══ Records for the task
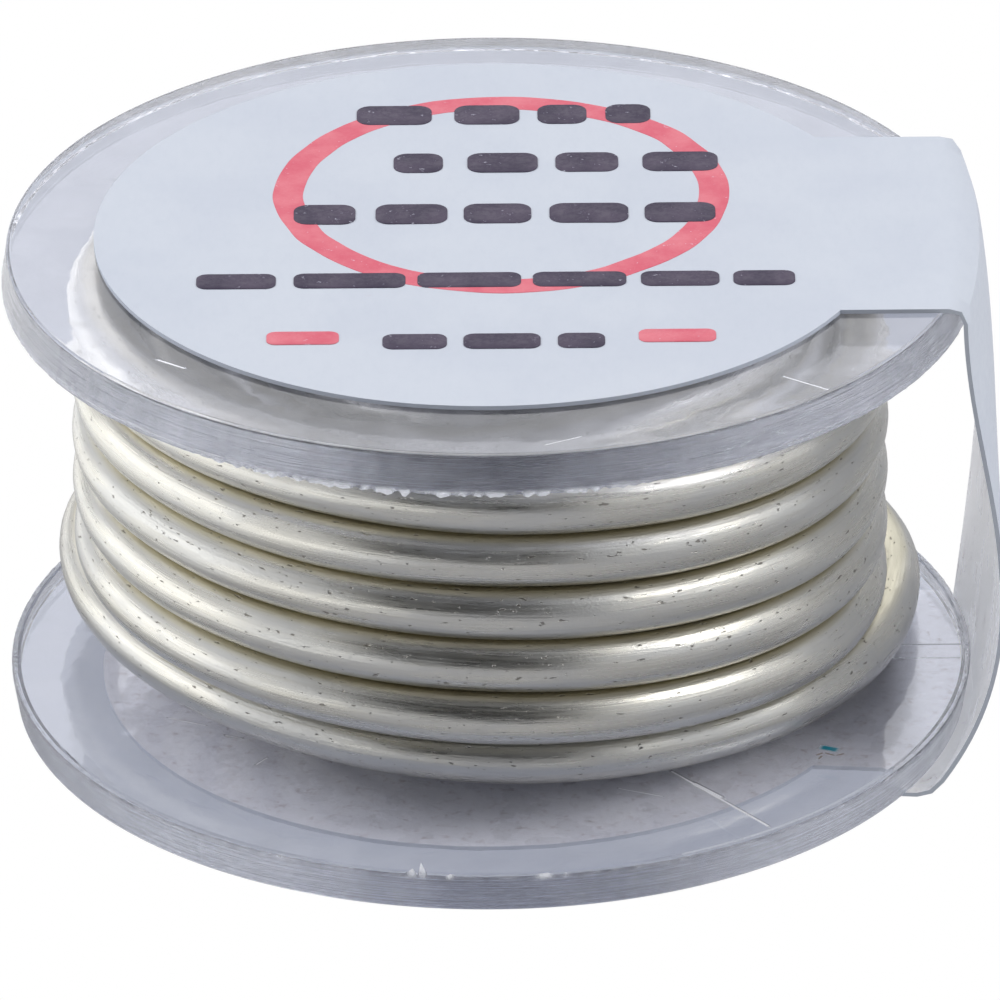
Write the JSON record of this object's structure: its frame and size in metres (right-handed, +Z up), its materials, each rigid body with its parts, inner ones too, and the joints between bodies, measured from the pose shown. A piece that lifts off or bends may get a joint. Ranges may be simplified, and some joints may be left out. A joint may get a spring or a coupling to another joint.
{
  "type": "solder wire spool",
  "caption": "Small clear plastic bobbin wound with thick bare solder wire in layers, closed by a folded round-ended paper seal label.",
  "frame": {"origin": "on the bobbin's axis, on the plane that the spool stands on (the underside of the label's lower lobe)", "axes": "+Z up along the bobbin's axis, +X towards the label's strap"},
  "size_m": [0.021, 0.0204, 0.0108],
  "materials": {
    "clear_plastic": "clear gloss moulding with fine scratches and chipped flash at the rim",
    "solder": "drawn bare metal, satin, slightly dull and warm",
    "label": "satin white film or coated paper",
    "red_ink": "printed, matt",
    "dark_ink": "printed, matt"
  },
  "bodies": {
    "root": {"lower_flange": "clear_plastic", "upper_flange": "clear_plastic", "core_tube": "clear_plastic", "solder_wire": "solder", "seal_label": "label"}
  },
  "joints": []
}
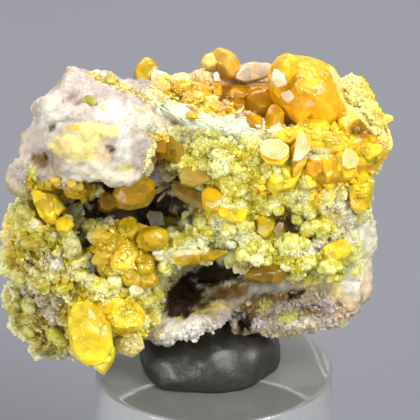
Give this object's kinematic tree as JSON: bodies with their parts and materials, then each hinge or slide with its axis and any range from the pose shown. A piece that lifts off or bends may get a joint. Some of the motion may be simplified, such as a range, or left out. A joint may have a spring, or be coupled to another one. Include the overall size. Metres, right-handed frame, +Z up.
{
  "type": "wulfenite specimen",
  "caption": "Orange wulfenite crystals and yellow-green mimetite crust on pale rock, fixed with putty on a short clear acrylic rod.",
  "frame": {"origin": "centre of the acrylic stand's flat base", "axes": "+Z up along the stand's axis; -Y is the specimen's front, +X on the right of someone who faces it"},
  "size_m": [0.0243, 0.015, 0.0328],
  "materials": {
    "rock": "rough broken rock, pale pinkish white to grey-brown",
    "mimetite": "sparkling botryoidal crust, yellow-green",
    "wulfenite": "resinous to adamantine, orange-yellow, translucent",
    "tack": "matte kneaded putty, dark grey",
    "acrylic": "clear polished acrylic"
  },
  "bodies": {
    "root": {"matrix": "rock", "mimetite_crust_right": "mimetite", "mimetite_crust_left": "mimetite", "hollow_crystals": "wulfenite", "wulfenite_top_cluster": "wulfenite", "wulfenite_hexagonal_tablet": "wulfenite", "wulfenite_blade": "wulfenite", "wulfenite_right_tablets": "wulfenite", "wulfenite_stub_left": "wulfenite", "wulfenite_stub_right": "wulfenite", "wulfenite_ghost_tablet": "wulfenite", "wulfenite_pillow": "wulfenite", "wulfenite_pendant": "wulfenite", "wulfenite_lemon": "wulfenite", "wulfenite_shelf_tablet": "wulfenite", "wulfenite_pocket": "wulfenite", "yellow_sheet": "wulfenite", "mineral_tack": "tack", "acrylic_stand": "acrylic"}
  },
  "joints": []
}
════
> **Exercise requirements**:
Print the complete listing again, exactly as it stands.

> **Problem solution**:
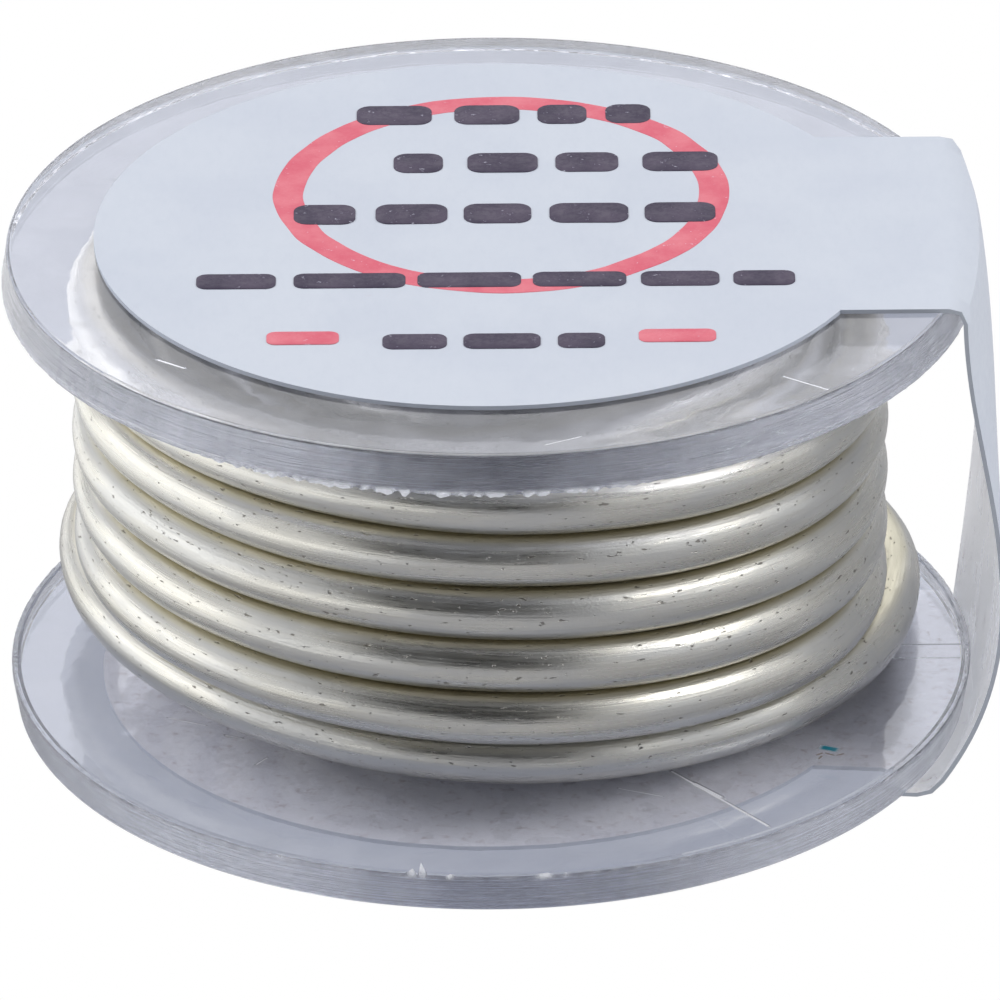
Write the JSON record of this object's structure: its frame and size in metres (right-handed, +Z up), its materials, each rigid body with its parts, inner ones too, and the joints between bodies, measured from the pose shown. A piece that lifts off or bends may get a joint. Ranges may be simplified, and some joints may be left out. A joint may get a spring or a coupling to another joint.
{
  "type": "solder wire spool",
  "caption": "Small clear plastic bobbin wound with thick bare solder wire in layers, closed by a folded round-ended paper seal label.",
  "frame": {"origin": "on the bobbin's axis, on the plane that the spool stands on (the underside of the label's lower lobe)", "axes": "+Z up along the bobbin's axis, +X towards the label's strap"},
  "size_m": [0.021, 0.0204, 0.0108],
  "materials": {
    "clear_plastic": "clear gloss moulding with fine scratches and chipped flash at the rim",
    "solder": "drawn bare metal, satin, slightly dull and warm",
    "label": "satin white film or coated paper",
    "red_ink": "printed, matt",
    "dark_ink": "printed, matt"
  },
  "bodies": {
    "root": {"lower_flange": "clear_plastic", "upper_flange": "clear_plastic", "core_tube": "clear_plastic", "solder_wire": "solder", "seal_label": "label"}
  },
  "joints": []
}
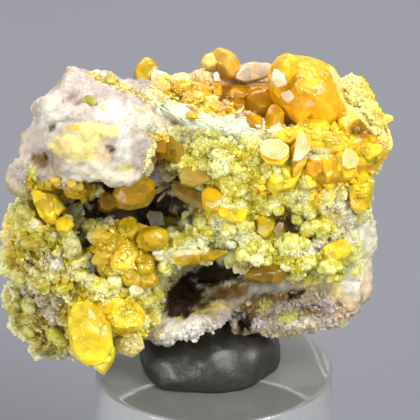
Give this object's kinematic tree as JSON: bodies with their parts and materials, then each hinge or slide with its axis and any range from the pose shown. A piece that lifts off or bends may get a joint. Some of the motion may be simplified, such as a range, or left out. A joint may have a spring, or be coupled to another one. Include the overall size. Metres, right-handed frame, +Z up.
{
  "type": "wulfenite specimen",
  "caption": "Orange wulfenite crystals and yellow-green mimetite crust on pale rock, fixed with putty on a short clear acrylic rod.",
  "frame": {"origin": "centre of the acrylic stand's flat base", "axes": "+Z up along the stand's axis; -Y is the specimen's front, +X on the right of someone who faces it"},
  "size_m": [0.0243, 0.015, 0.0328],
  "materials": {
    "rock": "rough broken rock, pale pinkish white to grey-brown",
    "mimetite": "sparkling botryoidal crust, yellow-green",
    "wulfenite": "resinous to adamantine, orange-yellow, translucent",
    "tack": "matte kneaded putty, dark grey",
    "acrylic": "clear polished acrylic"
  },
  "bodies": {
    "root": {"matrix": "rock", "mimetite_crust_right": "mimetite", "mimetite_crust_left": "mimetite", "hollow_crystals": "wulfenite", "wulfenite_top_cluster": "wulfenite", "wulfenite_hexagonal_tablet": "wulfenite", "wulfenite_blade": "wulfenite", "wulfenite_right_tablets": "wulfenite", "wulfenite_stub_left": "wulfenite", "wulfenite_stub_right": "wulfenite", "wulfenite_ghost_tablet": "wulfenite", "wulfenite_pillow": "wulfenite", "wulfenite_pendant": "wulfenite", "wulfenite_lemon": "wulfenite", "wulfenite_shelf_tablet": "wulfenite", "wulfenite_pocket": "wulfenite", "yellow_sheet": "wulfenite", "mineral_tack": "tack", "acrylic_stand": "acrylic"}
  },
  "joints": []
}